When my brother and his wife tucked into the turkey and the ham, they praised the ham -- for which my wife had spent a total of about 15 minutes preparing -- over the turkey, for which I had practically fought the Trojan War. Again, my wife grimaced visibly.
"I'm sorry!" she mouthed to me silently, from across the room.
"Well, I guess the turkey wasn't worth it, in retrospect," I said.
Over the next few cold, icy days, we ate our way through our feast, having carefully divvied it up into freezer bags and plastic microwave-safe boxes. This is when I chewed the morsel of the much suffered-for bird, drowned myself in the wine I'd bought for guests and thought that it wasn't at all worth it.
But we did learn some things. I learned not to attach my ego, my masculinity and my self-worth to something that can be ruined by our state's worst blizzard in a quarter-century. My family learned which of our friends are really there for us when it counts.

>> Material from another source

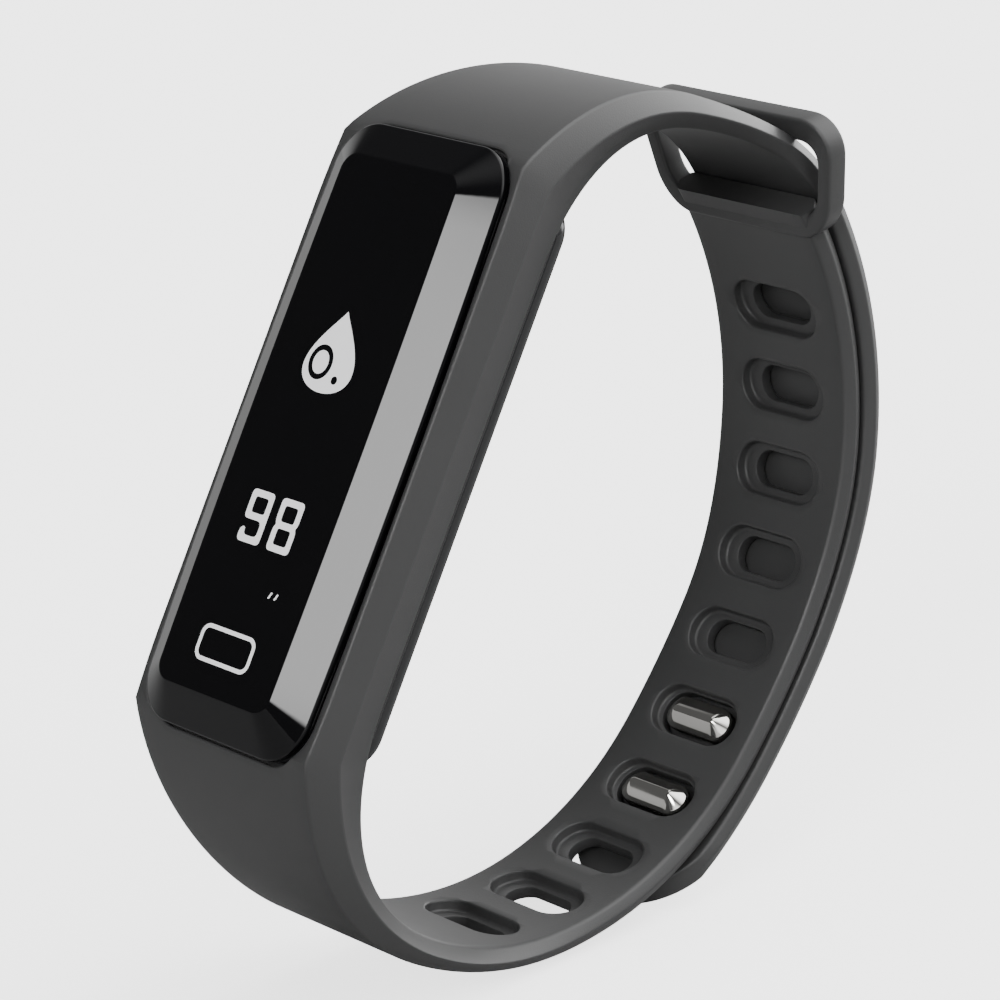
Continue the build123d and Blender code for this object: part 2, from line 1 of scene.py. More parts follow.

And maybe I learned that the holiday specials are right about one thing, despite all the shopworn Christmas corniness and hackneyed pleas about remembering the meaning of Christmas. That is this: Meals, gifts, and good times don't mean dick unless the people you love show up for it.
I write this so maybe I can get to the "look back and laugh" phase of when awful things happen. I'm not quite there yet, but I've been too tired and angry to give anyone a full account of everything that went into everything that went so very, so perfectly, wrong.
So, Merry Christmas, Happy Holidays and a blessed New Year to all of you.